Over the past five years, JCH’s Gearing level has averaged around 10%, a level the board suggests as being neutral. However, the managers have been quick to adapt the net gearing level depending on the underlying market conditions. Currently, gearing stands at approximately 7%, having been reduced to the low single-digits upon the outbreak of war in Ukraine. JCH offers a historic yield of approximately 4.7%, materially better than the benchmark. It currently trades at a discount of approximately 5% and has an OCF of 0.71%.
William and Callum firmly believe that UK-listed stocks trade at a wide discount, i.e. approximately 40%, in comparison to international peers and believe that this represents a once-in-a-lifetime opportunity to buy at such low valuations.

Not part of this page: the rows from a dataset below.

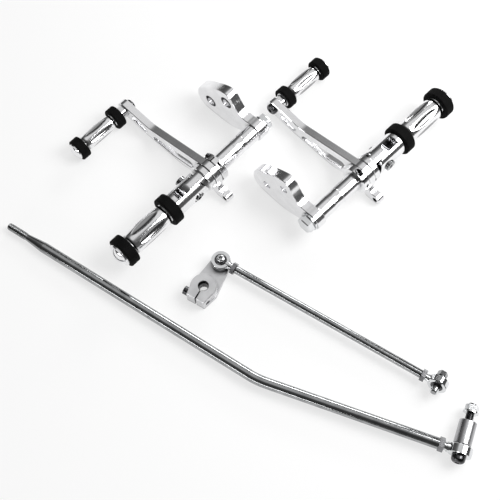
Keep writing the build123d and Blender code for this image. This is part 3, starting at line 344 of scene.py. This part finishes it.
def make_rubber(name):
    """Matte black rubber with a fine moulded grain and faint dusty patches."""
    material, tree, shader, vector = new_material(name)
    shader.inputs["Specular IOR Level"].default_value = RUBBER_SPECULAR
    patches = add_noise(tree, vector, RUBBER_PATCHES, 4.0)
    grain = add_noise(tree, vector, RUBBER_GRAIN, 4.0)
    tree.links.new(add_ramp(tree, patches, gray_steps(RUBBER_SHADES)), shader.inputs["Base Color"])
    tree.links.new(add_range(tree, grain, *RUBBER_ROUGHNESS), shader.inputs["Roughness"])
    add_bump(tree, shader, grain, RUBBER_BUMP, RUBBER_RELIEF)
    return material


materials = {name: make_metal(name, metal) for name, metal in SLOT_METALS.items()}
materials["black_rubber"] = make_rubber("black_rubber")


def dress_solids():
    """Give every CAD node its own finish, or else the one of its material slot."""
    finish_of = {}
    for finish, nodes in FINISH_NODES.items():
        finish_of.update(dict.fromkeys(nodes, make_metal(finish, FINISH_METALS[finish])))
    for entry in frame["record"]["subparts"]:
        node = frame["nodes"][entry["node"]]
        node.data.materials.clear()
        node.data.materials.append(finish_of.get(entry["node"], materials[entry["material_slot"]]))


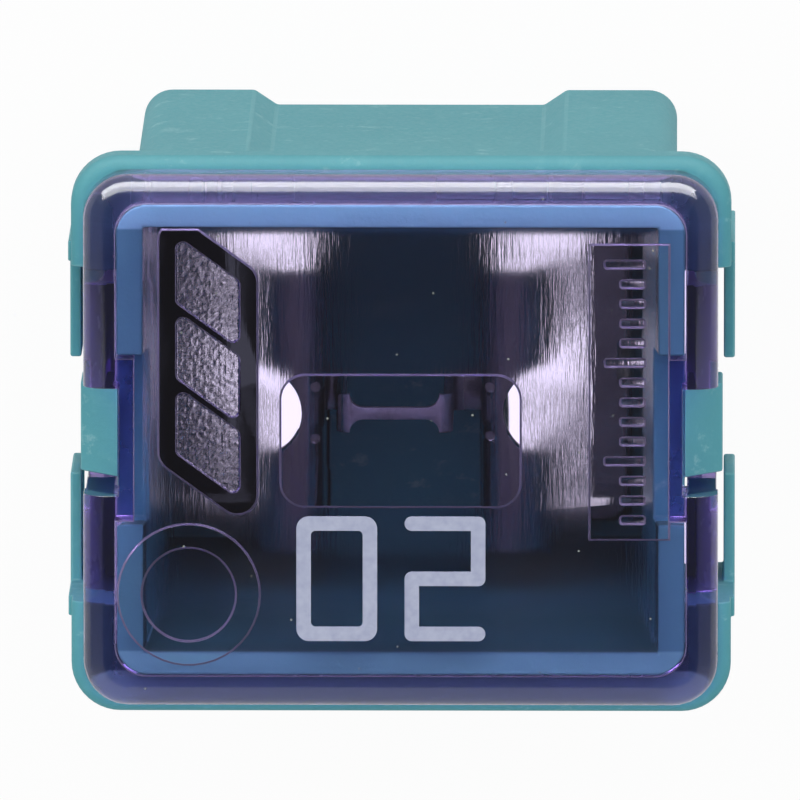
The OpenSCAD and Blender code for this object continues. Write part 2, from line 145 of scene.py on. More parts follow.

The team have demonstrated their adaptability to changing market conditions and, after war broke out in Ukraine, they quickly reduced gearing and transitioned the portfolio from having a cyclical bias to being defensive. In recent months, gearing has been raised again to take advantage of valuation opportunities.
However, the team’s prudent style of management means that they are likely to take a balanced approach to a potential recovery in the market and not risk hard-earned gains that have amounted over the long-term for investors. Their style of management means that the Portfolio is less likely to exhibit significant over or underperformance in any one period, but investors will value the consistent relative outperformance the managers have demonstrated over time.
We believe that JCH is attractive to investors looking for a good balance between long-term capital growth and income. It could serve as an investor’s core UK holding, given its large-cap bias that is somewhat balanced by growth exposures amongst the mid and, to a more limited exposure, small caps. JCH’s underlying portfolio income has been strong and, with a solid base of revenue reserves, we believe it is highly likely that JCH will continue to build on the recent milestone it achieved of 50 years of consecutive dividend growth.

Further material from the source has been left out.